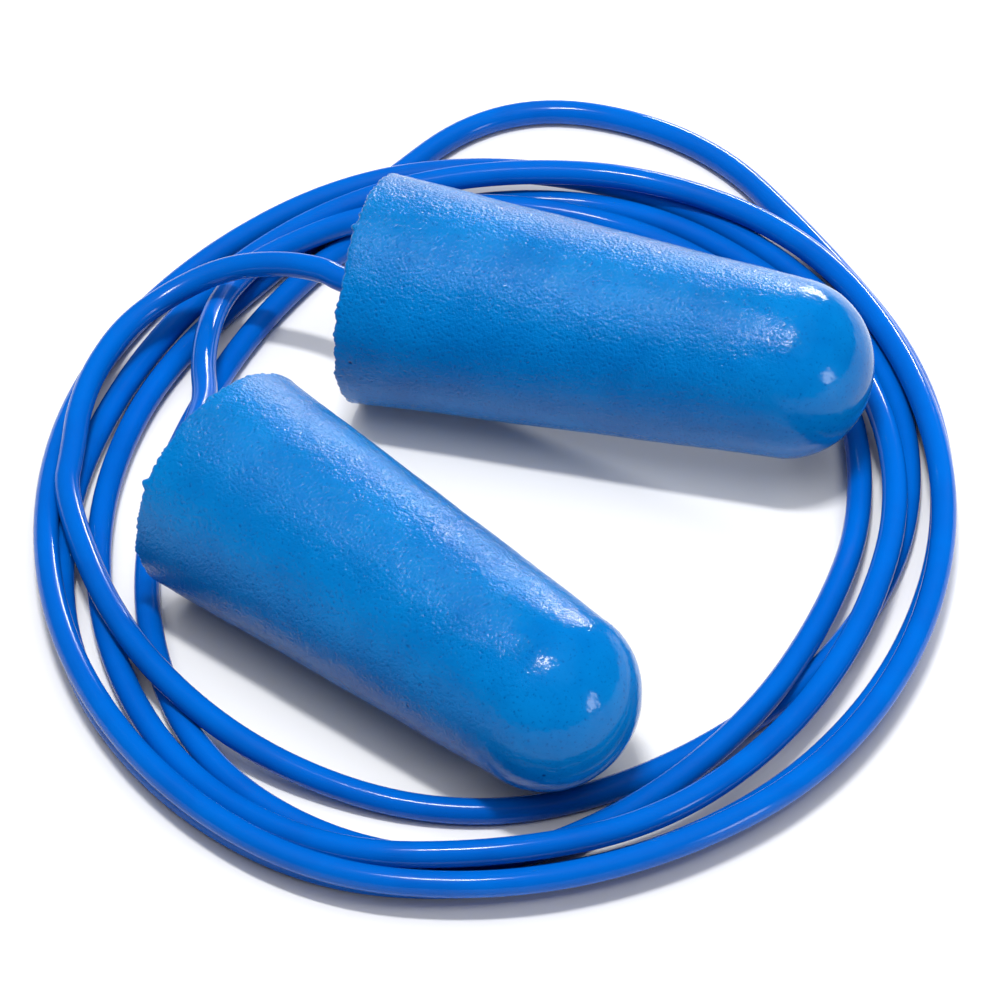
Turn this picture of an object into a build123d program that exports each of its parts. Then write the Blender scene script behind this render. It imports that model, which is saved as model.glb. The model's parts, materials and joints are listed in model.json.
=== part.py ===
from build123d import *
from math import cos, pi, radians, sin, tan
import os

# A pair of foam ear plugs on one cord, lying on a flat surface with the cord wound in a loose coil.
# Millimetres. Z is up, the surface is Z = 0, and the origin is under the middle of the two plugs.

# Foam plug, from its flat base to its round tip
base_radius = 6.0
shoulder_radius = 4.6
shoulder_at = 22.3
plug_length = 26.6

# Hole up the middle of each plug, with the steel ball at its bottom
hole_radius = 1.25
mouth_radius = 1.65
ball_radius = 1.2
ball_at = 8.3

# Cord, and the glue that holds each end in its hole
cord_radius = 0.65
glue_from = 1.0
cord_end_at = 7.0

# Where each plug lies: the middle of its base, its heading from +X and how far its tip points up
plugs = {
    "far": {"base": (-7.15, 14.32), "heading": -17.4, "lift": 0.9},
    "near": {"base": (-14.34, -0.29), "heading": -43.3, "lift": -0.6},
}

# Free stretches of the cord, after the short straight that leaves the plug's base, to inside the coil
far_lead_route = [
    (-9.6, 15.2, 5.8),
    (-12.0, 15.9, 5.3),
    (-14.7, 16.5, 4.6),
    (-17.3, 15.9, 3.9),
    (-19.6, 14.2, 3.3),
    (-21.1, 11.9, 2.8),
    (-22.0, 9.1, 2.4),
    (-22.2, 6.0, 2.0),
    (-21.9, 3.2, 1.5),
]
near_lead_route = [
    (-16.0, 2.5, 5.75),
    (-15.8, 4.8, 5.2),
    (-15.6, 7.6, 4.4),
    (-15.7, 10.8, 3.7),
    (-15.3, 14.0, 3.2),
    (-14.6, 17.0, 2.9),
    (-13.7, 19.4, 2.4),
    (-12.6, 21.5, 1.2),
]
lead_inset = 0.7
lead_straight = 1.3

# Coil: an ellipse, and how far its edges lie outside it at even steps round, starting at +X.
# The bottom layer of turns is wider than the layer on top of it.
coil_middle = (-0.5, 2.7)
coil_half_width = 21.5
coil_half_depth = 26.5
layer_height = 1.3
bottom_outer = [
    1.7, 2.1, 3.9, 6.6, 5.9, 0.9, 1.9, 2.2,
    2.0, 1.9, 2.1, 2.1, 1.0, 0.5, 0.4, 0.8,
]
bottom_inner = [
    -4.1, -2.8, -2.5, -2.2, -3.0, -4.1, -5.6, -5.7,
    -4.7, -3.6, -4.2, -5.9, -6.2, -6.3, -5.9, -5.4,
]
top_outer = [
    1.7, 1.9, 2.2, 1.2, 0.4, 0.4, -0.2, 0.6,
    2.0, 1.9, 2.1, 2.1, 1.0, 0.3, 0.3, 0.8,
]
top_inner = [
    -2.2, -1.9, -1.4, -1.2, -2.5, -3.0, -3.0, -2.4,
    -1.8, -2.3, -3.0, -2.0, -2.5, -3.5, -5.3, -4.5,
]


def plug_plane(spot):
    """Plane through the plug's axis: X along the axis, Y up, origin in the middle of the base."""
    heading = radians(spot["heading"])
    lift = radians(spot["lift"])
    axis = (cos(heading) * cos(lift), sin(heading) * cos(lift), sin(lift))
    return Plane(
        origin=(*spot["base"], base_radius * cos(lift)),
        x_dir=axis,
        z_dir=(sin(heading), -cos(heading), 0),
    )


def plug_axis(plane):
    return Axis(plane.origin, plane.x_dir)


def corner_radii(points):
    """Arc radius at each inner point of a route: 0.45 of the shorter run over the half turn's tangent."""
    radii = []
    for before, here, after in zip(points, points[1:], points[2:]):
        arriving = Vector(*here) - Vector(*before)
        leaving = Vector(*after) - Vector(*here)
        shorter = min(arriving.length, leaving.length)
        radii.append(0.45 * shorter / tan(radians(arriving.get_angle(leaving) / 2)))
    return radii


def coil_outline(offsets):
    """Points of a closed outline, one for each step round the coil's ellipse."""
    points = []
    for step, offset in enumerate(offsets):
        angle = radians(360 * step / len(offsets))
        points.append((
            coil_middle[0] + (coil_half_width + offset) * cos(angle),
            coil_middle[1] + (coil_half_depth + offset) * sin(angle),
        ))
    return points


os.makedirs("parts", exist_ok=True)

# Coil of cord: two layers of turns as one closed ring
with BuildPart() as coil:
    layers = [(0, bottom_outer, bottom_inner), (layer_height, top_outer, top_inner)]
    for height, outer, inner in layers:
        with BuildSketch(Plane.XY.offset(height)):
            with BuildLine():
                Spline(*coil_outline(outer), periodic=True)
            make_face()
            with BuildLine():
                Spline(*coil_outline(inner), periodic=True)
            make_face(mode=Mode.SUBTRACT)
        extrude(amount=layer_height)
coil.part.label = "cord_coil"
export_step(coil.part, "parts/cord_coil.step")

lead_routes = {"far": far_lead_route, "near": near_lead_route}

for side, spot in plugs.items():
    plane = plug_plane(spot)

    # Foam plug with its moulded hole, turned round its own axis
    with BuildPart() as foam:
        with BuildSketch(plane):
            with BuildLine():
                mouth_depth = mouth_radius - hole_radius
                Polyline((ball_at, hole_radius), (mouth_depth, hole_radius), (0, mouth_radius))
                Polyline((0, mouth_radius), (0, base_radius), (shoulder_at, shoulder_radius))
                EllipticalCenterArc((shoulder_at, 0), plug_length - shoulder_at, shoulder_radius, 0, arc_size=90)
                Line((plug_length, 0), (ball_at + hole_radius, 0))
                CenterArc((ball_at, 0), hole_radius, 0, 90)
            make_face()
        revolve(axis=plug_axis(plane))
    foam.part.label = f"{side}_plug_foam"
    export_step(foam.part, f"parts/{side}_plug_foam.step")

    # Steel ball that a metal detector finds
    with BuildPart() as ball:
        with Locations(plane.from_local_coords((ball_at, 0))):
            Sphere(ball_radius)
    ball.part.label = f"{side}_steel_ball"
    export_step(ball.part, f"parts/{side}_steel_ball.step")

    # Cord end inside the plug, and the sleeve of glue round it
    with BuildPart() as cord_end:
        with BuildSketch(Plane(plane.from_local_coords((cord_radius, 0)), z_dir=plane.x_dir)):
            Circle(cord_radius)
        extrude(amount=cord_end_at - cord_radius)
    cord_end.part.label = f"{side}_cord_end"
    export_step(cord_end.part, f"parts/{side}_cord_end.step")

    with BuildPart() as glue:
        with BuildSketch(Plane(plane.from_local_coords((glue_from, 0)), z_dir=plane.x_dir)):
            Circle(hole_radius)
            Circle(cord_radius, mode=Mode.SUBTRACT)
        extrude(amount=cord_end_at - glue_from)
    glue.part.label = f"{side}_glue_bond"
    export_step(glue.part, f"parts/{side}_glue_bond.step")

    # Free stretch of cord. It ends at the base in a half-round end, the pivot that the plug swings on.
    straight = [tuple(plane.from_local_coords((along, 0))) for along in (lead_inset, -lead_straight)]
    route = straight + lead_routes[side]
    radii = corner_radii(route)
    with BuildPart() as lead:
        with BuildLine() as path:
            FilletPolyline(*route, radius=radii)
        centre_line = path.wire()
        with BuildSketch(Plane(centre_line @ 0, z_dir=centre_line % 0)):
            Circle(cord_radius)
        sweep()
        section_times_length = pi * cord_radius**2 * centre_line.length
        print(f"{side} lead: radii {[round(radius, 1) for radius in radii]} mm")
        print(f"{side} lead: volume {lead.part.volume:.2f}, section x length {section_times_length:.2f} mm3")
        split(bisect_by=Plane(plane.origin, z_dir=-plane.x_dir))
        with Locations(plane.origin):
            Sphere(cord_radius)
        add(coil.part, mode=Mode.SUBTRACT)
    lead.part.label = f"{side}_cord_lead"
    export_step(lead.part, f"parts/{side}_cord_lead.step")
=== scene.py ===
import json
import math

import bmesh
import bpy
from mathutils import Matrix, Vector, noise


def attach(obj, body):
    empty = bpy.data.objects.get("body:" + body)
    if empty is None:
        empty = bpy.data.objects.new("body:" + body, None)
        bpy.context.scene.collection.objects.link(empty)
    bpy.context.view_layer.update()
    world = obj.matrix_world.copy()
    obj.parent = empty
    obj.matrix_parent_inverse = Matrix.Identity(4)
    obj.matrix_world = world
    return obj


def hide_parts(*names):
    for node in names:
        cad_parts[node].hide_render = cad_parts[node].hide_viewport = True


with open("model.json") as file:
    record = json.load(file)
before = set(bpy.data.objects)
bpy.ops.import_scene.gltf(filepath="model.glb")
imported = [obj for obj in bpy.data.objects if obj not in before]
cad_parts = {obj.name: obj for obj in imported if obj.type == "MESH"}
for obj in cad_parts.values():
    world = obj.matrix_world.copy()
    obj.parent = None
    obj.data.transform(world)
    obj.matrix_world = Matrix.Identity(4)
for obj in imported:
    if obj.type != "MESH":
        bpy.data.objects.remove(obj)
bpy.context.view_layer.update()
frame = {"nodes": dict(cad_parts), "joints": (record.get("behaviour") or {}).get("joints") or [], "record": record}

# Two foam ear plugs on one cord that lies wound in a loose coil. Metres throughout.

perMetre = 1000    # millimetres


# Camera

cameraView = {
    "place": (-0.00048, -0.2312, 0.2162),
    "aim": (-0.00048, 0.0047, 0.0),
    "lens": 226.5,          # millimetres
    "sensorWidth": 36.0,    # millimetres
    "nearest": 0.01,        # nothing nearer shows
}


def makeCamera(view):
    camera = bpy.data.objects.new("mainCamera", bpy.data.cameras.new("mainCamera"))
    camera.data.lens = view["lens"]
    camera.data.sensor_width = view["sensorWidth"]
    camera.data.clip_start = view["nearest"]
    camera.location = view["place"]
    towards = Vector(view["aim"]) - Vector(view["place"])
    camera.rotation_euler = towards.to_track_quat("-Z", "Y").to_euler()
    bpy.context.scene.collection.objects.link(camera)
    bpy.context.scene.camera = camera


makeCamera(cameraView)
print("camera placed")


# Where each plug lies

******

(Problem):
Only the lines from the top of the data through the line that contains "cord_end_at = 7.0" should be quoted, exactly as they stand.

(Correct answer):
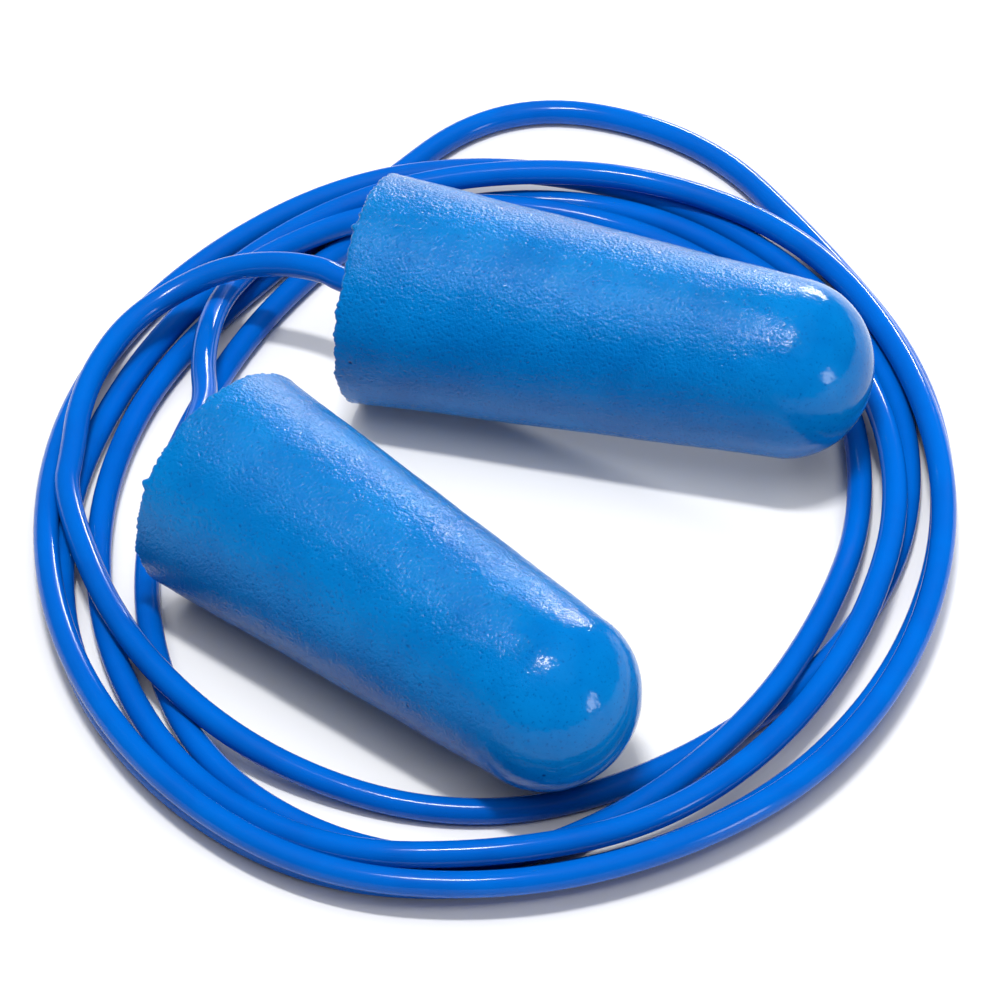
Turn this picture of an object into a build123d program that exports each of its parts. Then write the Blender scene script behind this render. It imports that model, which is saved as model.glb. The model's parts, materials and joints are listed in model.json.
=== part.py ===
from build123d import *
from math import cos, pi, radians, sin, tan
import os

# A pair of foam ear plugs on one cord, lying on a flat surface with the cord wound in a loose coil.
# Millimetres. Z is up, the surface is Z = 0, and the origin is under the middle of the two plugs.

# Foam plug, from its flat base to its round tip
base_radius = 6.0
shoulder_radius = 4.6
shoulder_at = 22.3
plug_length = 26.6

# Hole up the middle of each plug, with the steel ball at its bottom
hole_radius = 1.25
mouth_radius = 1.65
ball_radius = 1.2
ball_at = 8.3

# Cord, and the glue that holds each end in its hole
cord_radius = 0.65
glue_from = 1.0
cord_end_at = 7.0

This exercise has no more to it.